Stop trying to convince; start trying to connect
A lot of men treat dating like a debate they need to win. They explain themselves too much, defend every opinion, and keep talking until the moment is dead.
That doesn’t persuade anyone. It usually makes you look nervous.
What works better is being clear and relaxed. Say what you think, ask a real question, and let the other person respond. You’re not trying to force agreement. You’re trying to create a good interaction.
Example: Instead of saying, “No, no, I’m actually really funny once you get to know me,” say, “Fair enough, my humor takes a minute. What kind of people usually make you laugh?”
That shift matters. You’re not begging for approval. You’re moving the conversation forward.
Make your intent easy to understand
Confusion kills momentum. If a woman can’t tell whether you’re chatting as a friend, flirting, or asking her out, she has to do extra work. Most people won’t.
Being persuasive is often just being specific.
If you like her, show that you like her. If you want to see her again, say so. If you want to flirt, flirt in a way that’s obvious enough to feel confident, but not so aggressive that it becomes awkward.
Example: Instead of texting, “We should hang sometime,” send, “You seem fun. Let’s grab drinks Thursday or Saturday.”
Or in person: “I’m enjoying this. You have a good energy.” Simple. Clear. No mystery for the sake of mystery.
A lot of men think subtlety makes them cool. In reality, it often makes them invisible.
Listen like you actually care
One of the strongest forms of persuasion is making someone feel understood. Not “managed.” Understood.
Most men listen with one ear while thinking about what to say next. That’s why so many conversations feel flat. The woman doesn’t feel met; she feels processed.
Good listening means picking up on details and following them. Ask about what she just said, not just the next canned question in your head.
Example: If she says, “I’ve been slammed at work,” don’t jump straight to, “Yeah, work is crazy.” Try, “What’s been the hardest part of it lately?” If she mentions she loves hiking, don’t just say, “I like the outdoors too.” Ask, “What’s your favorite trail so far?”
That kind of attention is attractive because it feels rare. Most people are waiting to speak. Be the guy who’s actually present.
Be confident without trying to dominate the room
Confidence is persuasive. Arrogance is not.
There’s a big difference between a man who knows who he is and a man who needs everyone to know he knows who he is. The first is calm. The second is exhausting.

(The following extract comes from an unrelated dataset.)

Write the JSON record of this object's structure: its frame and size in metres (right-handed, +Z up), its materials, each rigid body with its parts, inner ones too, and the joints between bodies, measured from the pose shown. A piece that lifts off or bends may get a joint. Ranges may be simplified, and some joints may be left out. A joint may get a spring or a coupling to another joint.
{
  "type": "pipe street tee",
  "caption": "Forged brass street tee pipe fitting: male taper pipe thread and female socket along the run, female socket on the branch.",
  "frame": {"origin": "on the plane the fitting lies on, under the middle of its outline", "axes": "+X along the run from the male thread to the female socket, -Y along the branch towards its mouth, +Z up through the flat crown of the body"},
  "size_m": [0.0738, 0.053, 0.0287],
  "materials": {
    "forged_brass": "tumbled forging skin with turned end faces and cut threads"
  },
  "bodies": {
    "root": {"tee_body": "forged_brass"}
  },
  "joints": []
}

Women usually respond well to men who are steady, emotionally controlled, and comfortable enough to let a conversation breathe. You do not need to perform status. You need to be easy to be around.
Example: If she teases you, don’t instantly overreact or turn it into a contest. Smile and say, “That was decent. You’ve got some edge.” If she disagrees with you, you don’t need to win. You can say, “Fair. I see it differently, but I get your point.”

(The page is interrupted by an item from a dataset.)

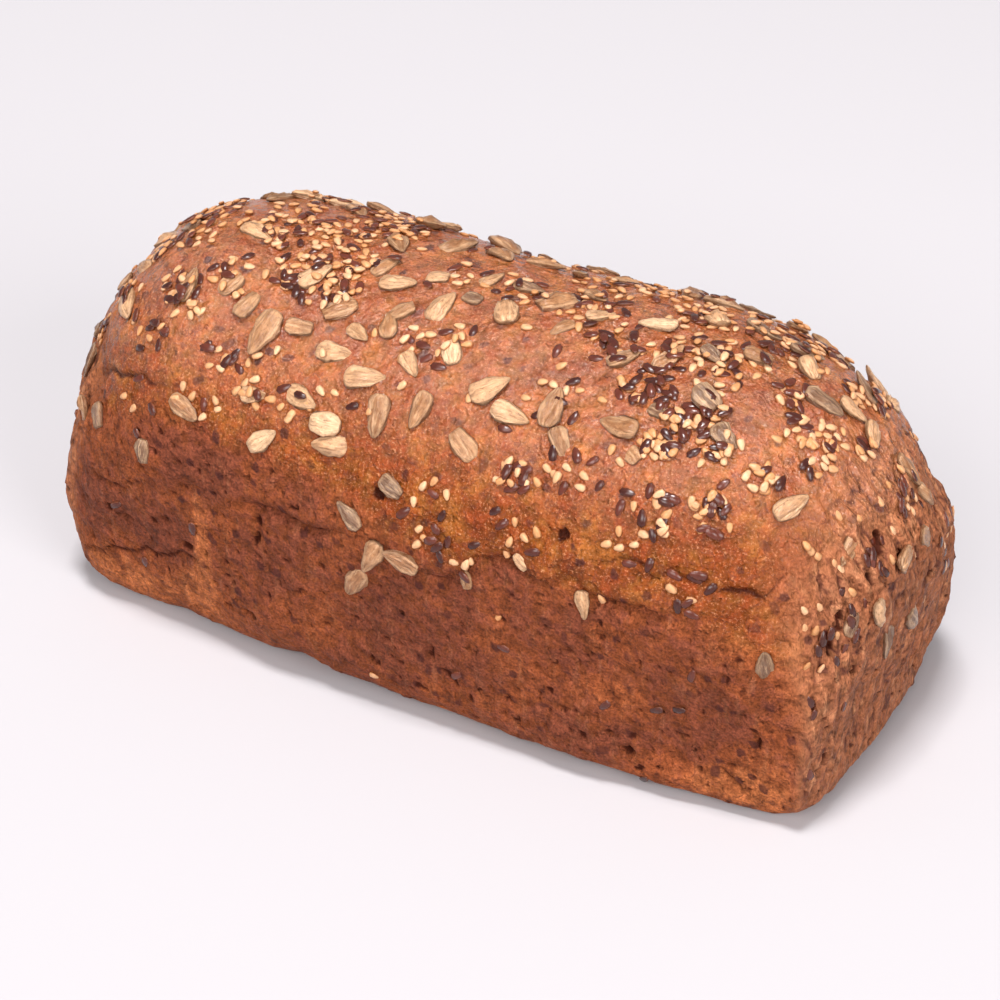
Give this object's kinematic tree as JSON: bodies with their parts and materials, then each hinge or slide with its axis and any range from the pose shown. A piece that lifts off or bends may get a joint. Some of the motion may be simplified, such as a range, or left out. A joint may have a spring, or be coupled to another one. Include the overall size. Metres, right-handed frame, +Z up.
{
  "type": "low carb sourdough bread",
  "caption": "Whole tin-baked loaf with a domed brown crust, strewn with sunflower kernels, sesame and linseed.",
  "frame": {"origin": "under the middle of the loaf, on the surface that it rests on", "axes": "+X along the loaf towards its squarer end, -Y out of the long side that the picture shows, +Z up through the domed crust"},
  "size_m": [0.2115, 0.101, 0.0934],
  "materials": {
    "crust": "satin"
  },
  "bodies": {
    "root": {"loaf": "crust"}
  },
  "joints": []
}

That makes you more persuasive, not less. People trust men who don’t crack under a little pushback.
Use specificity instead of generic compliments
“Beautiful,” “hot,” and “amazing” are fine, but they’re lazy. They tell her almost nothing and sound like you could say them to anyone.
Specific compliments feel more real because they show that you noticed something distinct.

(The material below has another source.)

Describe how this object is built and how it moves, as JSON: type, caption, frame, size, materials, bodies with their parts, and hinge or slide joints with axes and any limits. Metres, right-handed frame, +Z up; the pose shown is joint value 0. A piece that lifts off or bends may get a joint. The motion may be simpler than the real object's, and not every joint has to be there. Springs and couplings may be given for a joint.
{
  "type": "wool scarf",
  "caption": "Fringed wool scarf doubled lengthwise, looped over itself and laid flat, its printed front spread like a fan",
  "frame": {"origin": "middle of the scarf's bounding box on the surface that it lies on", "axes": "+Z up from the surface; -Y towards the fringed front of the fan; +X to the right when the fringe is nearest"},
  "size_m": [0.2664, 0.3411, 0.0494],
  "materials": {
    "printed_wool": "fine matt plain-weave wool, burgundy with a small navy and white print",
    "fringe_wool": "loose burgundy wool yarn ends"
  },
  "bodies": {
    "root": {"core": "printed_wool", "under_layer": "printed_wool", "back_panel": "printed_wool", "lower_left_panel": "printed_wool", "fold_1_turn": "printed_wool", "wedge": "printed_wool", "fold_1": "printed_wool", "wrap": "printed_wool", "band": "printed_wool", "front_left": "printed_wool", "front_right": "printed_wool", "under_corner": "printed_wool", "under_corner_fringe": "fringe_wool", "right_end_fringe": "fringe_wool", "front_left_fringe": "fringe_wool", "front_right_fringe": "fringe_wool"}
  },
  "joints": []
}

Example: Instead of “You’re really pretty,” try, “You have a very calm, confident way of talking. It’s attractive.” Instead of “You look nice,” try, “That color suits you. It makes the whole look sharper.”
Specificity also works in texts. “Had a good time tonight” is forgettable. “Still laughing about your story about the broken blender” is alive.
This isn’t about being overly clever. It’s about proving your attention is real, not generic.
Don’t overinvest too early
Men often think more effort equals more persuasion. So they text constantly, make themselves too available, and start acting like the relationship is further along than it is.
That usually has the opposite effect. It creates pressure.
Early attraction needs space. A woman should feel your interest, not your desperation. If you’re always waiting by the phone, she can sense it. And nothing kills attraction faster than the feeling that someone is already auditioning to be your entire world.
Example: If she takes a while to reply, don’t send three follow-up messages. Keep your tone light and your life moving. If you’ve gone on one or two dates, don’t start talking like a boyfriend unless she’s clearly giving that energy too.
Being too eager can make you seem needy. Being calm makes you seem more desirable.
This is not about playing games. It’s about having a life that doesn’t collapse because one person hasn’t texted back yet.
Know when to stop trying
This is the part a lot of men hate: persuasion has limits.
If she’s not interested, she’s not interested. If she’s giving short answers, never suggesting plans, and keeping you at arm’s length, your job is not to become a better salesman. Your job is to notice reality.
Trying harder when the signal is clearly no just makes things worse. It can turn you from confident to pushy in about 30 seconds.
Example: You ask her out. She says she’s busy and doesn’t offer another time. That’s usually a no. Don’t keep chasing. You flirt a little, and she doesn’t engage. Don’t turn up the pressure. Back off and move on.
A man who respects boundaries is more attractive than a man who keeps pushing. Women notice that. So should you.
Persuasion in dating is not about bending someone to your will. It’s about becoming the kind of man people want to say yes to.